**Task details**
Present the following data again exactly as it is shown.

**Material provided**
..............................
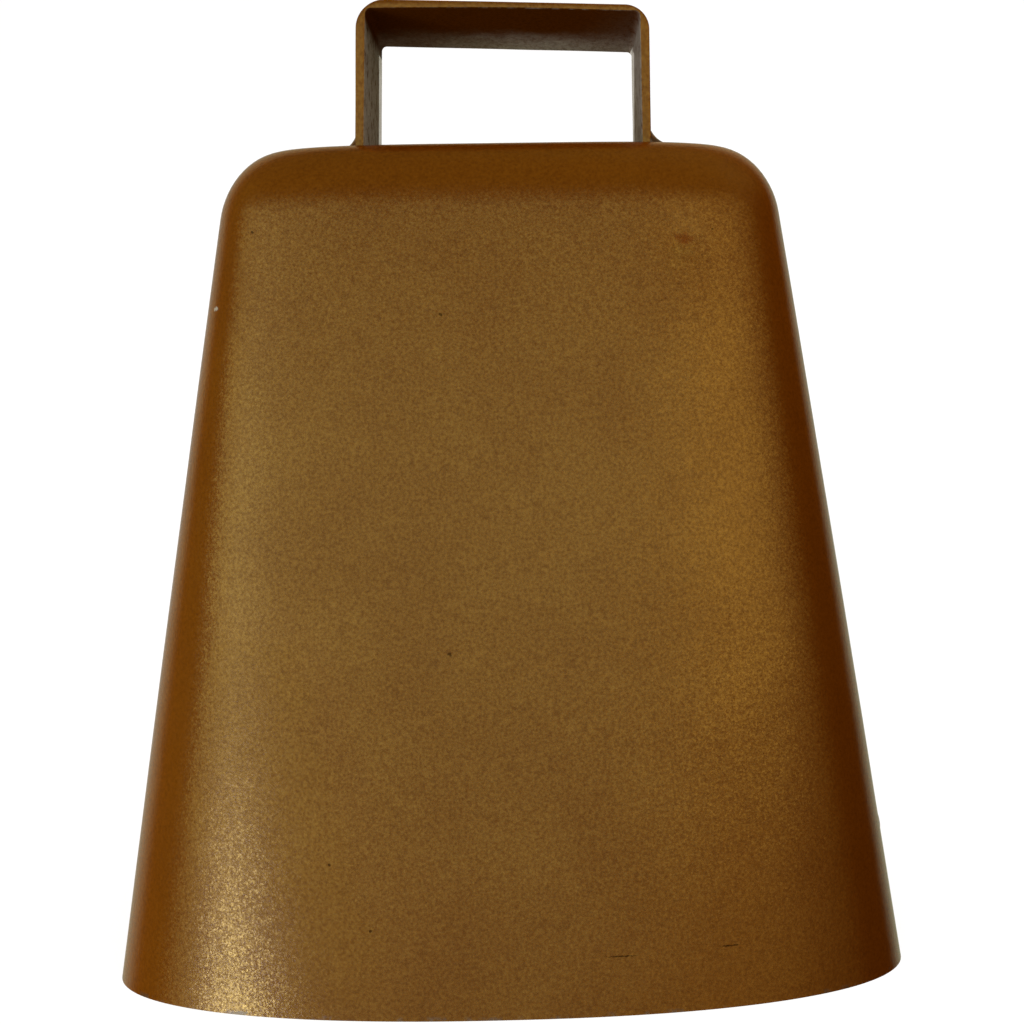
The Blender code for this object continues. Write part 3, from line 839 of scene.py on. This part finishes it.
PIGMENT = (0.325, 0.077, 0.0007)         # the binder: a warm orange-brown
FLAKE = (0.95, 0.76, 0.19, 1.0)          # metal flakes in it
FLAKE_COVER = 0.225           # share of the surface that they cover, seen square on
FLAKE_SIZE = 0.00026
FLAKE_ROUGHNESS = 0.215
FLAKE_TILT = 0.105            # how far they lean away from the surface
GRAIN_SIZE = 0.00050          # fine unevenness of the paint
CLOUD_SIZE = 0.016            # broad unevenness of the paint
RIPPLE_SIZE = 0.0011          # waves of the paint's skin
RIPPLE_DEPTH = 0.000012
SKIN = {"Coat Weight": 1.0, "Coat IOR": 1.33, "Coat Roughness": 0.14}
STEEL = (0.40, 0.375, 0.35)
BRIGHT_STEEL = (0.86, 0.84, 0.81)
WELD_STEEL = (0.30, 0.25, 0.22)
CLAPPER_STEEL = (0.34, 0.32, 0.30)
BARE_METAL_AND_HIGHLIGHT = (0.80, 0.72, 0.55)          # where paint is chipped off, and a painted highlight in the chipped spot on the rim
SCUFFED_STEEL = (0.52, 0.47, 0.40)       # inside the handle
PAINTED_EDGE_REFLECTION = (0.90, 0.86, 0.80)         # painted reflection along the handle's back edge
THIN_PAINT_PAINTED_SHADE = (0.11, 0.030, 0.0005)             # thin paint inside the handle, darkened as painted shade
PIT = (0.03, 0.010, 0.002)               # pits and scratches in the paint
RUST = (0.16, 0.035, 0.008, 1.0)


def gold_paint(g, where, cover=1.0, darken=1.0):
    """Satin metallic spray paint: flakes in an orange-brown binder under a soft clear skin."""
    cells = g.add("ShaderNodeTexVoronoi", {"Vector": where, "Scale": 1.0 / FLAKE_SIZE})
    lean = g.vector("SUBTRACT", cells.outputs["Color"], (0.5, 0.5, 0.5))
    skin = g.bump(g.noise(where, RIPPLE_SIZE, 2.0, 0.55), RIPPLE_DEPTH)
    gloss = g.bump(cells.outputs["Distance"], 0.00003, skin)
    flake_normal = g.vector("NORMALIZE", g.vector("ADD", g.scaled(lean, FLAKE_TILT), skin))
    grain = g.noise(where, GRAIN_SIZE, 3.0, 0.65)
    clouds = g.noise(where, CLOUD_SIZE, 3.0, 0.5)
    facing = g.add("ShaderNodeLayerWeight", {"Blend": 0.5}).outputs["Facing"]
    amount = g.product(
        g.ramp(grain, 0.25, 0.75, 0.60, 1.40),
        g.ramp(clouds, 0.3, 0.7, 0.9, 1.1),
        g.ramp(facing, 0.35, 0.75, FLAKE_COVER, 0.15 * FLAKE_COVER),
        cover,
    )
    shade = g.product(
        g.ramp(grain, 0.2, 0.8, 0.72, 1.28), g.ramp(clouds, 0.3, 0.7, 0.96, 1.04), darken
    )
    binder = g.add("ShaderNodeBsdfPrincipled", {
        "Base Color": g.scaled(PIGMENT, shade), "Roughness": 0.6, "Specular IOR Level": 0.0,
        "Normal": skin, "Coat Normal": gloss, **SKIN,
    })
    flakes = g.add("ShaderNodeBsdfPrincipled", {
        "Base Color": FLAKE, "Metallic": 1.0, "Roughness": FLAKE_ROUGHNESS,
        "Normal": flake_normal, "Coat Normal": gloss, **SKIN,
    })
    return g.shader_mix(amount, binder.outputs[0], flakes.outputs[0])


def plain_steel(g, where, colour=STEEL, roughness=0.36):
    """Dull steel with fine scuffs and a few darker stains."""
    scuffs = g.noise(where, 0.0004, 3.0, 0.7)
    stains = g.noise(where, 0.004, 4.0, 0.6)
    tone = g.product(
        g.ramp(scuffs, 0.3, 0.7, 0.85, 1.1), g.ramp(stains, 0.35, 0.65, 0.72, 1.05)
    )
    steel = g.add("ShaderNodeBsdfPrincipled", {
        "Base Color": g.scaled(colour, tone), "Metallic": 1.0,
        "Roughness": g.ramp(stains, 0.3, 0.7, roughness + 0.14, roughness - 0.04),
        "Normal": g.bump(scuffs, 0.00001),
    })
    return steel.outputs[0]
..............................
**Solution to this task**
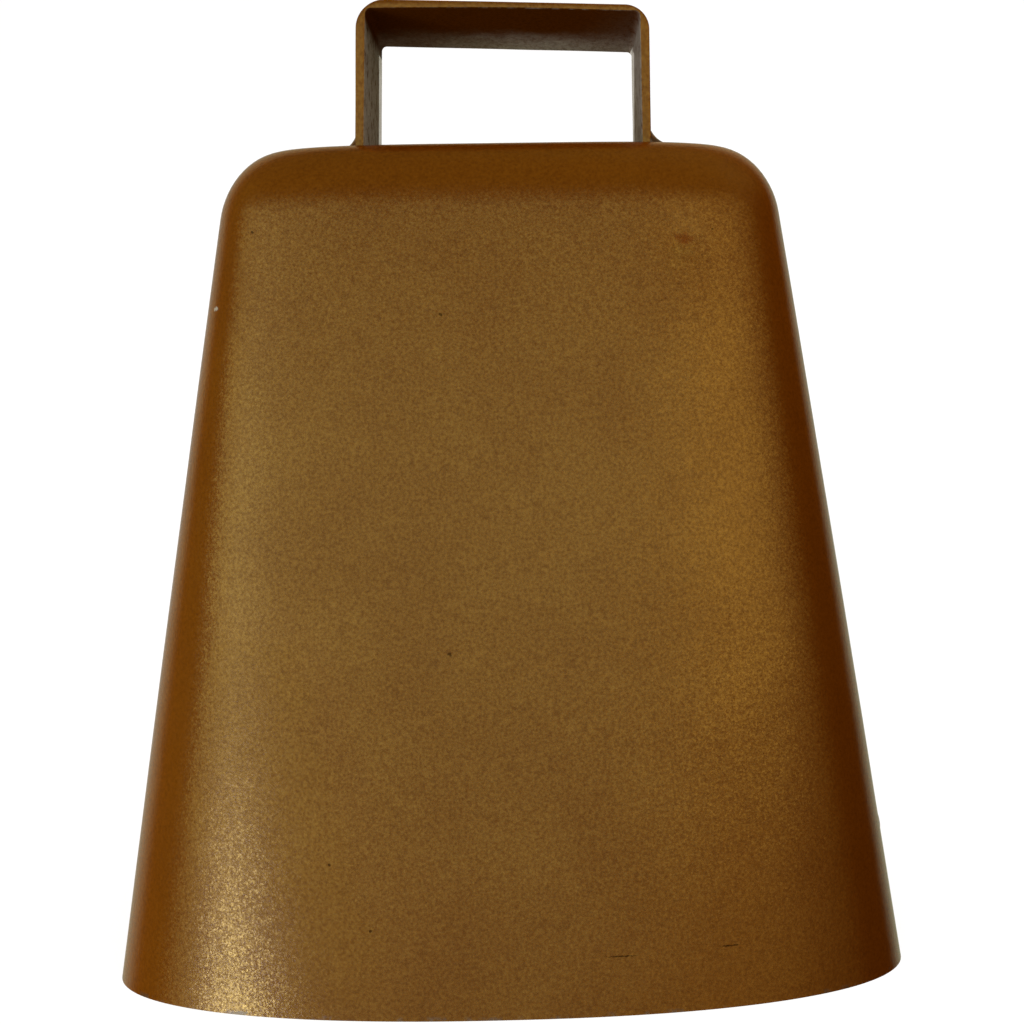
The Blender code for this object continues. Write part 3, from line 839 of scene.py on. This part finishes it.
PIGMENT = (0.325, 0.077, 0.0007)         # the binder: a warm orange-brown
FLAKE = (0.95, 0.76, 0.19, 1.0)          # metal flakes in it
FLAKE_COVER = 0.225           # share of the surface that they cover, seen square on
FLAKE_SIZE = 0.00026
FLAKE_ROUGHNESS = 0.215
FLAKE_TILT = 0.105            # how far they lean away from the surface
GRAIN_SIZE = 0.00050          # fine unevenness of the paint
CLOUD_SIZE = 0.016            # broad unevenness of the paint
RIPPLE_SIZE = 0.0011          # waves of the paint's skin
RIPPLE_DEPTH = 0.000012
SKIN = {"Coat Weight": 1.0, "Coat IOR": 1.33, "Coat Roughness": 0.14}
STEEL = (0.40, 0.375, 0.35)
BRIGHT_STEEL = (0.86, 0.84, 0.81)
WELD_STEEL = (0.30, 0.25, 0.22)
CLAPPER_STEEL = (0.34, 0.32, 0.30)
BARE_METAL_AND_HIGHLIGHT = (0.80, 0.72, 0.55)          # where paint is chipped off, and a painted highlight in the chipped spot on the rim
SCUFFED_STEEL = (0.52, 0.47, 0.40)       # inside the handle
PAINTED_EDGE_REFLECTION = (0.90, 0.86, 0.80)         # painted reflection along the handle's back edge
THIN_PAINT_PAINTED_SHADE = (0.11, 0.030, 0.0005)             # thin paint inside the handle, darkened as painted shade
PIT = (0.03, 0.010, 0.002)               # pits and scratches in the paint
RUST = (0.16, 0.035, 0.008, 1.0)


def gold_paint(g, where, cover=1.0, darken=1.0):
    """Satin metallic spray paint: flakes in an orange-brown binder under a soft clear skin."""
    cells = g.add("ShaderNodeTexVoronoi", {"Vector": where, "Scale": 1.0 / FLAKE_SIZE})
    lean = g.vector("SUBTRACT", cells.outputs["Color"], (0.5, 0.5, 0.5))
    skin = g.bump(g.noise(where, RIPPLE_SIZE, 2.0, 0.55), RIPPLE_DEPTH)
    gloss = g.bump(cells.outputs["Distance"], 0.00003, skin)
    flake_normal = g.vector("NORMALIZE", g.vector("ADD", g.scaled(lean, FLAKE_TILT), skin))
    grain = g.noise(where, GRAIN_SIZE, 3.0, 0.65)
    clouds = g.noise(where, CLOUD_SIZE, 3.0, 0.5)
    facing = g.add("ShaderNodeLayerWeight", {"Blend": 0.5}).outputs["Facing"]
    amount = g.product(
        g.ramp(grain, 0.25, 0.75, 0.60, 1.40),
        g.ramp(clouds, 0.3, 0.7, 0.9, 1.1),
        g.ramp(facing, 0.35, 0.75, FLAKE_COVER, 0.15 * FLAKE_COVER),
        cover,
    )
    shade = g.product(
        g.ramp(grain, 0.2, 0.8, 0.72, 1.28), g.ramp(clouds, 0.3, 0.7, 0.96, 1.04), darken
    )
    binder = g.add("ShaderNodeBsdfPrincipled", {
        "Base Color": g.scaled(PIGMENT, shade), "Roughness": 0.6, "Specular IOR Level": 0.0,
        "Normal": skin, "Coat Normal": gloss, **SKIN,
    })
    flakes = g.add("ShaderNodeBsdfPrincipled", {
        "Base Color": FLAKE, "Metallic": 1.0, "Roughness": FLAKE_ROUGHNESS,
        "Normal": flake_normal, "Coat Normal": gloss, **SKIN,
    })
    return g.shader_mix(amount, binder.outputs[0], flakes.outputs[0])


def plain_steel(g, where, colour=STEEL, roughness=0.36):
    """Dull steel with fine scuffs and a few darker stains."""
    scuffs = g.noise(where, 0.0004, 3.0, 0.7)
    stains = g.noise(where, 0.004, 4.0, 0.6)
    tone = g.product(
        g.ramp(scuffs, 0.3, 0.7, 0.85, 1.1), g.ramp(stains, 0.35, 0.65, 0.72, 1.05)
    )
    steel = g.add("ShaderNodeBsdfPrincipled", {
        "Base Color": g.scaled(colour, tone), "Metallic": 1.0,
        "Roughness": g.ramp(stains, 0.3, 0.7, roughness + 0.14, roughness - 0.04),
        "Normal": g.bump(scuffs, 0.00001),
    })
    return steel.outputs[0]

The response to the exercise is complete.